Brunette has some ideas. So does Yeo. They’ll be looking to generate more quality shots, get more shots through without being blocked and improve on the overall net-front presence of the team.
“I think our whole game can be better, but especially [our net-front play] on the power play,” Brunette said. “It has to be a mentality everybody has to take. It can’t just be one guy that stands in front of the net.”
Brunette still has several duties for hockey ops, like scouting and heading to Des Moines to work with the prospects. So Brunette won’t take over the power play as a whole because sometimes he won’t be around.
But Yeo said everything about the power play will be discussed with Brunette and when he’s in town and Yeo feels it’s time to work the power play significantly on the ice, Brunette will take the ice.
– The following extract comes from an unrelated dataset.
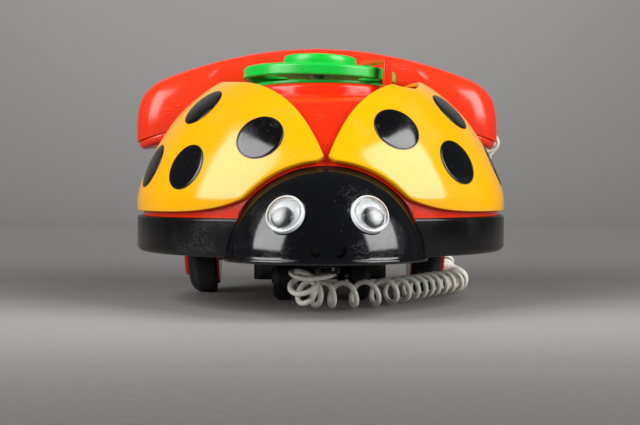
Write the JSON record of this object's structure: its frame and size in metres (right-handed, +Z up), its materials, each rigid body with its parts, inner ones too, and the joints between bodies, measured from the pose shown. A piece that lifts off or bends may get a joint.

At July’s development camp, Brunette donned a coach’s track suit with director of player development Brad Bombardir to work with the prospects. He had a blast.
“I really enjoyed that, and it was very fulfilling working with the kids and trying to find things to help them out and be a little bit better,” Brunette said.
Yeo first talked to Brunette about taking over the power play around the draft in June. They talked more about it a few weeks ago to determine how it would work.
Assistant coach Darryl Sydor used to run the power play, but Yeo wants to use Sydor in other areas.
“I really want to concentrate on individual work, skill work, getting on the ice early, video or even spending more time with the players this year,” Yeo said. “I can’t do everything. As much as I’d love to, the head coach doesn’t have as much opportunity to do the one-on-one work that quite often you wish to do.
“A lot of that falls on the assistants, so this is about freeing up time for Syd to spend more time with the players. It’s something that he’s really strong at.”
Below is a chart that wound up not squeezing into today’s newspaper. Also, see you at the Fair. Please stop by!
Lastly, Avery Peterson, the Wild's sixth-round pick and Grand Rapids native, has committed to Nebraska-Omaha, the Duluth News Tribune reports. He was recruited by St. Cloud State, North Dakota, Wisconsin, Minnesota and Ohio State. As of the draft, he planned to play at Sioux City of the USHL this upcoming season.
Also, Bjorn Krupp -- Uwe Krupp's son -- will clear unconditional waivers today so the Wild can officially terminate his contract. Paper move.
WILD POWER PLAY
Andrew Brunette, who has been on the ice for more power-play goals (216) in Wild history and ranks second in Wild history with 55 power-play goals, is the team’s new power-play consultant. Brunette scored 114 career power-play goals, and his 108 from 1998-99 to 2011-12 ranked 15th in the NHL during that span. Here are some facts about the Wild’s power play:
Power play under coach Mike Yeo:
2011-12: Ranked 27th overall (15.1 percent); ranked 13th at home, 30th on the road)
2012-13: Ranked 16th overall (17.9 percent); ranked 28th at home, 2nd on the road)
Dany Heatley: Since 2001-02, the Wild right wing leads the NHL with 139 power-play goals. (Ilya Kovalchuk 138, Teemu Selanne 133, Jarome Iginla 128 and Alex Ovechkin 127). The Wild scored five power-play goals in 17 games after he suffered a season-ending shoulder injury April 3.
Mikko Koivu: Scored no power-play goals last season but 13 power-play assists. Ranks fourth in Wild history with 36 power-play goals, first with 109 power-play points and tied with Marian Gaborik for first with 145 power-play points. Has been on the ice for 191 power-play goals, fourth in Wild history.
Zach Parise and Jason Pominville: Combined for 101 career power-play goals.
Ryan Suter: In his first season with the Wild, he had 12 power-play assists and 15 power-play points.